Skip to contents

Counts records in data from the Alliance of Genome Resources. Counts can be ascribed to the species the record is associated with or the Model Organism Database (MOD) that curated it, optionally by object type. count_alliance_records() was primarily designed to count records in the Alliance Disease Associations File.

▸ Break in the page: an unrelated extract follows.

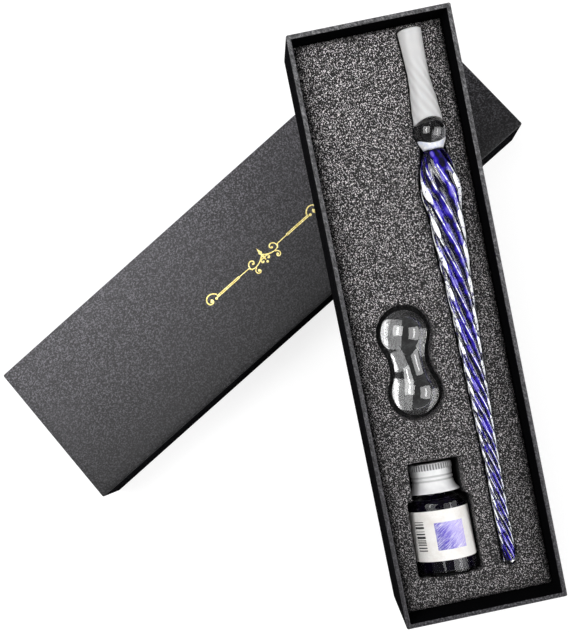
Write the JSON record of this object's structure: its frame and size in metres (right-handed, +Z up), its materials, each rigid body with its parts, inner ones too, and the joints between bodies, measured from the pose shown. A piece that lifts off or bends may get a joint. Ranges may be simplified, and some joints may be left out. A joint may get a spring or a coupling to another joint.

There is no guarantee that any/all options will work for other files.

Usage

count_alliance_records(
  alliance_tbl,
  term_subset = NULL,
  by_type = TRUE,
  pivot = TRUE,
  record_lvl = "disease-object",
  assign_to = c("species", "curator")
)

Arguments

alliance_tbl

a dataframe derived from Alliance data (usually a downloaded .tsv file)

term_subset

character vector of DOIDs to limit counts to

by_type

logical indicating whether to count by Alliance object type (i.e. gene, allele, model)

pivot

logical indicating whether to pivot values to type columns; ignored if by_type = FALSE.

record_lvl

a string indicating the desired specificity of records.

assign_to

how to assign records when counting; one of "species" or "curator" (i.e. the organization responsible for curating the record)

Value

A summary tibble with the count of unique object annotations defined by record_lvl, aggregated according to species/curator (assign_to) and, optionally, object type (by_type).

Details

The type of record information to use in counting should be specified with record_lvl which accepts the following values:

  • "full_record" counts full non-duplicate records

  • "disease-object" counts unique disease-object combinations

  • "disease" counts unique diseases

  • "object" counts unique MOD objects (i.e. gene, allele, model identifiers)

NOTE

For disease-related data, some exact duplicates (reason unknown) and records that differ by seemingly unimportant information (e.g. only the date differs) have existed. These types of duplicates are removed prior to record counts.